Fake a Departure in Jarden to undermine people’s faith in the status of the town as Miracle. Make everyone remember what happened on October 14th, even in this place where it did not occur. Meg arrives and makes the authorities believe she intends to blow up the bridge, before the three missing girls exit the trailer. All of this is merely a distraction, though, as the real plan is for the GR to storm the bridge at the appointed time, sure to be followed by all of the others in the camp outside of town. It is to break down the barrier between Jarden and the rest of the world. In this sense it is the opposite of blowing up the bridge. If the world ended, then Jarden is surely not exempt.
Does it make sense to think that the world has ended because of October 14th? Not to everyone, and this may seem to be the weak point in the GR’s philosophy. But the thought is illustrated nicely when we see what finally pushed Laurie Garvey to join them. Sam’s mother tells her story about struggling to get pregnant, and then returning to the spot of baby Sam’s departure every day in case he comes back. She wants to know whether that is rational, but Laurie can’t tell her.
The world didn’t end in the sense that there are no human beings left; it ended in terms of its rationality. If this can occur, and we can’t figure out why, nothing makes sense. Could Sam reappear in that parking lot tomorrow? Who knows? Death is final; it’s closed. The Departure is dreadfully open.
What should one do? The GR at least offers an answer. Stop talking. Remember.
Of course, the GR does a number of heinous things, the worst of which may be arranging the stoning of Gladys. Patti tells Kevin that she was willing, but we got to see it happen, and it was brutal—brutal enough that she broke her silence and begged for mercy. And why did they do this? In an attempt to make her impossible to forget. The Guilty Remnant strives to be a living reminder of the Departure. Gladys represents an experiment with being a dead one.
Patti’s suicide can be read along similar lines. She doesn’t kill herself because she wants to die (though she may well view her life as meaningless) but in order to keep Kevin from getting out of the situation he created. He kidnapped her, after all, even if he doesn’t remember doing it, and she’s not about to let him take that back. She kills herself to make her death his fault, and while one could quibble over whether that makes sense rationally, it certainly does spiritually. She wants him to understand, and aims to make herself a dead reminder of that understanding.

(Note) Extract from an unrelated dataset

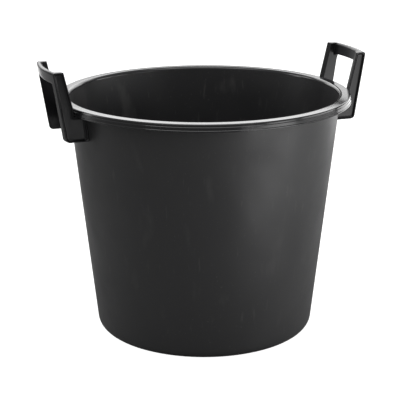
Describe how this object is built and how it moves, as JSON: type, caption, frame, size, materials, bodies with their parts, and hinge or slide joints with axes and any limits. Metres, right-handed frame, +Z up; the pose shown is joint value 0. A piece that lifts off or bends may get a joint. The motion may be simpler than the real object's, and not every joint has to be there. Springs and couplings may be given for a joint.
{
  "type": "mortar mixing tub",
  "caption": "Black plastic mortar mixing tub: round tapered body with a stepped rolled rim and upright open handles that lean out from opposite sides of the rim.",
  "frame": {"origin": "centre of the foot ring, on the ground under the tub's axis", "axes": "+Z up along the tub's axis, +X towards the right handle, +Y towards the side without a handle"},
  "size_m": [0.5832, 0.5184, 0.492],
  "materials": {
    "tub_plastic": "satin black, moulded polyethylene, glossier on the rim",
    "handle_plastic": "semi-gloss black, moulded polypropylene"
  },
  "bodies": {
    "root": {"tub_shell": "tub_plastic", "handle_left": "handle_plastic", "handle_right": "handle_plastic"}
  },
  "joints": []
}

Thus, she haunts him. This could be read in the metaphysically thick way that Virgil suggests (Patti’s soul is stuck to Kevin’s), or in a thinner way that treats the issue psychologically, as someone like Laurie would suggest. The show may tend in the direction of the former interpretation, but is all the stronger for never fully resolving such ambiguities. To ask whether it is really Patti talking to Kevin from beyond the grave is largely to miss the point, which is a thematic one. He understands the Guilty Remnant, and she continues to remind him even though she is dead. He is responsible for her death, even though she did it to herself. Of course it haunts him.
Whether this was cruelty on Patti’s part may well depend on how one thinks of the Guilty Remnant overall. The same goes for their placing of Loved Ones™ dummies of the departed in the places from which they left, including the houses of their families. It certainly seems cruel, from a certain point of view, to confront people so tangibly with those they have lost. Just imagine doing this with regard to someone who died. It is understandable that the town gets angry enough to burn GR houses down because of this. But then there is Nora Durst, who sits down with the mannequins in her kitchen, holds their silicone hands, and has herself a good think.

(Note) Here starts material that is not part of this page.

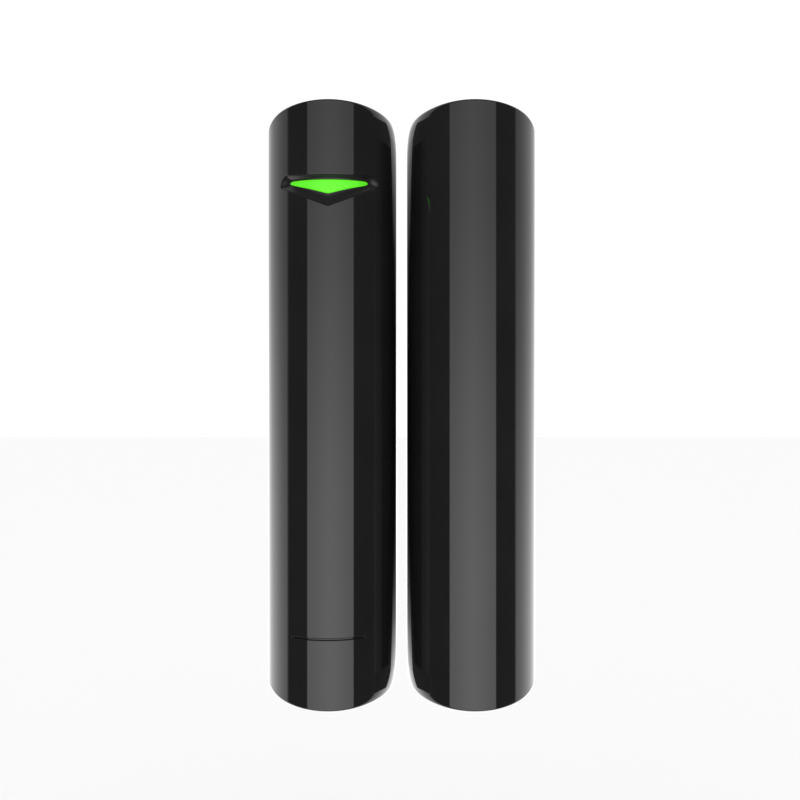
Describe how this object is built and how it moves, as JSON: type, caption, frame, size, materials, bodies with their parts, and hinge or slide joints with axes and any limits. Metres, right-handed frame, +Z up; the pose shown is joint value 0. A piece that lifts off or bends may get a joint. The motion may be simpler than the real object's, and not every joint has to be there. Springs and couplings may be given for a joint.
{
  "type": "door contact sensor",
  "caption": "Two half-round upright black casings side by side: a wireless detector with a lit green V-shaped indicator, and a plain magnet unit, each sliding off its own wall panel.",
  "frame": {"origin": "centre of the detector mounting panel's wall face", "axes": "+Z up along the casings, +Y into the wall, +X from the detector to the magnet unit; the front faces -Y"},
  "size_m": [0.0417, 0.022, 0.09],
  "materials": {
    "casing": "polished moulded black",
    "back_plastic": "fine textured black moulding",
    "panel_plastic": "satin dark grey moulding",
    "bezel": "matte dark grey moulding",
    "lens": "diffusing green light guide, lit",
    "lamp": "moulded LED",
    "board": "green solder mask on glass fibre",
    "steel": "plated steel screws",
    "shield": "tinned sheet",
    "chip": "moulded epoxy",
    "ceramic_parts": "ceramic chip parts",
    "antenna_wire": "enamelled copper-coloured wire",
    "reed_glass": "clear green-tinted glass",
    "blade": "plated nickel-iron blade",
    "cell_can": "nickel-plated can",
    "sleeve": "shrink film, plain",
    "contact": "nickel-plated spring steel",
    "cradle": "moulded frame",
    "switch": "moulded switch body",
    "button": "light grey button",
    "terminal": "green moulded terminal housing",
    "cage": "plated brass",
    "label": "blank paper label",
    "foam_tape": "closed-cell foam tape",
    "magnet": "nickel-plated magnet"
  },
  "bodies": {
    "detector_panel": {"detector_adhesive_pads": "foam_tape", "detector_mounting_panel": "panel_plastic"},
    "detector_unit": {"detector_front_shell": "casing", "detector_back_cover": "back_plastic", "indicator_bezel": "bezel", "light_guide": "lens", "status_led": "lamp", "circuit_board": "board", "board_screws": "steel", "radio_shield_can": "shield", "microcontroller": "chip", "board_passives": "ceramic_parts", "helical_antenna": "antenna_wire", "reed_glass": "reed_glass", "reed_blade_upper": "blade", "tamper_switch_body": "switch", "tamper_spring": "contact", "power_switch_body": "switch", "terminal_block": "terminal", "battery_cell": "cell_can", "battery_sleeve": "sleeve", "battery_cradle": "cradle", "battery_contact_positive": "contact", "battery_contact_negative": "contact", "blank_label": "label"},
    "tamper_plunger": {"tamper_button": "button"},
    "power_key": {"power_button": "button"},
    "screw_left": {"terminal_screw_left": "steel"},
    "screw_right": {"terminal_screw_right": "steel"},
    "cage_left": {"terminal_cage_left": "cage"},
    "cage_right": {"terminal_cage_right": "cage"},
    "reed_blade": {"reed_blade_lower": "blade"},
    "magnet_panel": {"magnet_adhesive_pads": "foam_tape", "magnet_mounting_panel": "panel_plastic"},
    "magnet_unit": {"magnet_front_shell": "casing", "magnet_back_cover": "back_plastic", "magnet_tray": "cradle", "bar_magnet": "magnet"}
  },
  "joints": [
    {"name": "detector_slide", "type": "slide", "parent": "detector_panel", "child": "detector_unit", "axis": [0, 0, 1], "range_m": [0, 0.006]},
    {"name": "tamper_press", "type": "slide", "parent": "detector_unit", "child": "tamper_plunger", "axis": [0, 1, 0], "range_m": [0, 0.00056], "deforming": ["tamper_spring"]},
    {"name": "power_press", "type": "slide", "parent": "detector_unit", "child": "power_key", "axis": [0, -1, 0], "range_m": [0, 0.0004], "stiffness_N_per_m": 2000},
    {"name": "terminal_screw_left_turn", "type": "hinge", "parent": "detector_unit", "child": "screw_left", "pos_m": [-0.00175, -0.005, 0.0022], "axis": [0, -1, 0], "range_deg": [0, 724]},
    {"name": "terminal_screw_right_turn", "type": "hinge", "parent": "detector_unit", "child": "screw_right", "pos_m": [0.00175, -0.005, 0.0022], "axis": [0, -1, 0], "range_deg": [0, 724]},
    {"name": "terminal_cage_left_rise", "type": "slide", "parent": "detector_unit", "child": "cage_left", "axis": [0, 1, 0], "range_m": [0, 0.0007]},
    {"name": "terminal_cage_right_rise", "type": "slide", "parent": "detector_unit", "child": "cage_right", "axis": [0, 1, 0], "range_m": [0, 0.0007]},
    {"name": "reed_flex", "type": "hinge", "parent": "detector_unit", "child": "reed_blade", "pos_m": [0.00571, -0.0109, 0.0135], "axis": [0, -1, 0], "range_deg": [0, 0.97]},
    {"name": "magnet_travel", "type": "slide", "parent": "detector_panel", "child": "magnet_panel", "axis": [1, 0, 0], "range_m": [0, 0.03]},
    {"name": "magnet_slide", "type": "slide", "parent": "magnet_panel", "child": "magnet_unit", "axis": [0, 0, 1], "range_m": [0, 0.006]}
  ],
  "couplings": [
    {"joint": "tamper_press", "follows": "detector_slide", "ratio": 0.09},
    {"joint": "terminal_screw_left_turn", "follows": "terminal_cage_left_rise", "rad_per_m": 17952},
    {"joint": "terminal_screw_right_turn", "follows": "terminal_cage_right_rise", "rad_per_m": 17952},
    {"joint": "reed_flex", "follows": "magnet_travel", "rad_per_m": 0.55269}
  ]
}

As much as we want to label the Guilty Remnant a cult, and as much as they act in ways we may find reprehensible, the fact is that we do understand them. Perhaps there has not been a Sudden Departure, but we face analogous senselessness all of the time. The world is full of inexplicable death and violence. We try not to think about it, simply to be able to go on. A horrendous event occurs, and we say that we will “Never Forget” but we do, and we must, in order to live. In this regard, the only difference when it comes to the Departure is one of scale; it is the enormity of the event that makes the Guilty Remnant plausible, whereas the same movement occurring in the world we inhabit would seem to be an overreaction to the vagaries of existence.
From another point of view, though, there may seem to be a category difference at play. After all, the Departure is not simply a matter of great numbers of people dying. It cuts against science and everything we thought we knew about what can be known. It violates our notions of the laws of Nature, and our presumptions about their consistency.

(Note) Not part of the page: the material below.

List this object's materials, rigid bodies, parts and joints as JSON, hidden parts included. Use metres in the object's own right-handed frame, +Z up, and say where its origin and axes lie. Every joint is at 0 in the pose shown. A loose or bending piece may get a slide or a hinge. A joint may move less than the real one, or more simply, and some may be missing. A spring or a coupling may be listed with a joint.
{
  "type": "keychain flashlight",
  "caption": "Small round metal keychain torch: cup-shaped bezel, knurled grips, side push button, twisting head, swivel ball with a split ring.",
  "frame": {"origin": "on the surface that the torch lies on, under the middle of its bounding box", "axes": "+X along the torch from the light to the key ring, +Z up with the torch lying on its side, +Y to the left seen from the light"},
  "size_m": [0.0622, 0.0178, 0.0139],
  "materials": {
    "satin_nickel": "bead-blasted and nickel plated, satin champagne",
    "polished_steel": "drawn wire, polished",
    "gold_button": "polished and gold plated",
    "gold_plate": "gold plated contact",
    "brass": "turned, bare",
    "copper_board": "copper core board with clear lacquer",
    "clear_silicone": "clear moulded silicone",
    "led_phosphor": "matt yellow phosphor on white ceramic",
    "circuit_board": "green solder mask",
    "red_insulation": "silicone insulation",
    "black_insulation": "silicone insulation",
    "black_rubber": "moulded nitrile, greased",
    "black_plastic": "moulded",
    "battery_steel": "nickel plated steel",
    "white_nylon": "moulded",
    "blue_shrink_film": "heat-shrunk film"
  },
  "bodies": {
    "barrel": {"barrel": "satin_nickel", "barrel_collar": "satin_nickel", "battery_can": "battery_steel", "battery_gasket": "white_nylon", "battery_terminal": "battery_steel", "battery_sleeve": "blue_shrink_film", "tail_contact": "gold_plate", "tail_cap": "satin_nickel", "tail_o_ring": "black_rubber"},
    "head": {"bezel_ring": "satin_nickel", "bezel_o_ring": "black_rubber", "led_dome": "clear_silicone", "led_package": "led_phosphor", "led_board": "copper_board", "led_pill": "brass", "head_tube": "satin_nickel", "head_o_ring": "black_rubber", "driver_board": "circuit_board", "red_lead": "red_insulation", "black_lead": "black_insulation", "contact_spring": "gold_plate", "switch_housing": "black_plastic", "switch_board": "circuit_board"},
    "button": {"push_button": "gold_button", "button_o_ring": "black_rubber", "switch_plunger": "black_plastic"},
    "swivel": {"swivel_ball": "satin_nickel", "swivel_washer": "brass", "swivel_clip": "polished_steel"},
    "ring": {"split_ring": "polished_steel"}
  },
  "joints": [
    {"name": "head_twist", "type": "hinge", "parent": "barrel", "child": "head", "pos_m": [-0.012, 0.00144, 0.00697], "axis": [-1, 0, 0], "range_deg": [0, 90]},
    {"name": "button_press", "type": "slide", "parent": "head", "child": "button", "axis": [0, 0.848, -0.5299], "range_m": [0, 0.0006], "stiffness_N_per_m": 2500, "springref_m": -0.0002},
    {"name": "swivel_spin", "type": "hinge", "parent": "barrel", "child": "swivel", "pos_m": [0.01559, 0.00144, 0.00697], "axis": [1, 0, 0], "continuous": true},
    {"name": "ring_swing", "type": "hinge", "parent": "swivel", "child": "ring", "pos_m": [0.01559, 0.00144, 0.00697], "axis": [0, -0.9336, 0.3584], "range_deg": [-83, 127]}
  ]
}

But those are, precisely, presumptions. We presume that things will keep going along in the same way, and that they always have. Maybe the ancients didn’t have the concept of gravity that we do, but that doesn’t mean they could fly like Superman. There is a difference between knowledge and being, and while we may struggle to know, we presume that being is knowable; that our means for knowing the world are suited to do so.
What if that’s wrong? Rene Descartes worried about it, and appealed to a God that does not deceive. David Hume worried about it, and could do no better than appeal to Human Nature. Friedrich Nietzsche worried about it, and rejected the idea that our means for knowing the world are well-suited to the task. Take whatever position you will; the presumption of a harmony between thought and being seems fairly groundless, rationally speaking. Perhaps we cannot help but believe that the laws of nature don’t change, but what kind of evidence is that?
As such, the Departure does not present a category difference so much as it thematizes an absurdity we don’t want to grapple with. We might think we understand death because we can identify causes and bury corpses, but we do not. We don’t know what it is any more than we can grasp the meaning of the Departure. All we know is that it will happen to each of us, but we don’t like to think about that. Yet, as Patti Levin says, what else is worth thinking about?